## DO THIS
Each line from the one that contains "The three.js and" to the end of the material must be quoted exactly; include both end lines and nothing else.

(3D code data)
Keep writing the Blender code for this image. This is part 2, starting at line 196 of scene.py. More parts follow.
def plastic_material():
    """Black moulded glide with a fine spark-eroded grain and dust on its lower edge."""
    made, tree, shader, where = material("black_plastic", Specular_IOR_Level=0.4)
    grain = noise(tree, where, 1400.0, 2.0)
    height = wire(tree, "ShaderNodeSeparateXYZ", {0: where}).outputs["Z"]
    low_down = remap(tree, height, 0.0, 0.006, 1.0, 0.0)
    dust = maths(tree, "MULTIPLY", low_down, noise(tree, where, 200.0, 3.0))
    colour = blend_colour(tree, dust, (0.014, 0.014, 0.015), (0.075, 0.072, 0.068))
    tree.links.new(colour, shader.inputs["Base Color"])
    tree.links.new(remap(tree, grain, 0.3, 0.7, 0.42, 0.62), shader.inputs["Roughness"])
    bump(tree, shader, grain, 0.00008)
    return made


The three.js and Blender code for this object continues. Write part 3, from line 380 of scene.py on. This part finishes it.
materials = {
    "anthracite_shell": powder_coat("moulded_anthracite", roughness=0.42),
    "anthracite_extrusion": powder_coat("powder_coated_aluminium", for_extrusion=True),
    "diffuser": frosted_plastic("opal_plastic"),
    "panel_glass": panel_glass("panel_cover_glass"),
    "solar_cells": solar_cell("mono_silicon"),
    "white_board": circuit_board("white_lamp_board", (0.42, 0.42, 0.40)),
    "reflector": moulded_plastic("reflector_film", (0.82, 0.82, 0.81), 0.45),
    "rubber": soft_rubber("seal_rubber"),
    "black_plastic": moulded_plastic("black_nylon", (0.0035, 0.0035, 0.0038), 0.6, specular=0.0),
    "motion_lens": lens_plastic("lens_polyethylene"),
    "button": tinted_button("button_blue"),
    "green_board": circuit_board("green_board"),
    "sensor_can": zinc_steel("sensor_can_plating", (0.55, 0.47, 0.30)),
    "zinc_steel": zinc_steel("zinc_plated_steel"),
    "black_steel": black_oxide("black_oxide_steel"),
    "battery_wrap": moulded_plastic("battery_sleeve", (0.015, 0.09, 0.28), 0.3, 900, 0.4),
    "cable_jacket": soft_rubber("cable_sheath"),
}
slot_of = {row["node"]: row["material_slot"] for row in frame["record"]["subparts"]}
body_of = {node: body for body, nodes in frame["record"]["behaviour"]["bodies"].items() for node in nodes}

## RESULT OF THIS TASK
The three.js and Blender code for this object continues. Write part 3, from line 380 of scene.py on. This part finishes it.
materials = {
    "anthracite_shell": powder_coat("moulded_anthracite", roughness=0.42),
    "anthracite_extrusion": powder_coat("powder_coated_aluminium", for_extrusion=True),
    "diffuser": frosted_plastic("opal_plastic"),
    "panel_glass": panel_glass("panel_cover_glass"),
    "solar_cells": solar_cell("mono_silicon"),
    "white_board": circuit_board("white_lamp_board", (0.42, 0.42, 0.40)),
    "reflector": moulded_plastic("reflector_film", (0.82, 0.82, 0.81), 0.45),
    "rubber": soft_rubber("seal_rubber"),
    "black_plastic": moulded_plastic("black_nylon", (0.0035, 0.0035, 0.0038), 0.6, specular=0.0),
    "motion_lens": lens_plastic("lens_polyethylene"),
    "button": tinted_button("button_blue"),
    "green_board": circuit_board("green_board"),
    "sensor_can": zinc_steel("sensor_can_plating", (0.55, 0.47, 0.30)),
    "zinc_steel": zinc_steel("zinc_plated_steel"),
    "black_steel": black_oxide("black_oxide_steel"),
    "battery_wrap": moulded_plastic("battery_sleeve", (0.015, 0.09, 0.28), 0.3, 900, 0.4),
    "cable_jacket": soft_rubber("cable_sheath"),
}
slot_of = {row["node"]: row["material_slot"] for row in frame["record"]["subparts"]}
body_of = {node: body for body, nodes in frame["record"]["behaviour"]["bodies"].items() for node in nodes}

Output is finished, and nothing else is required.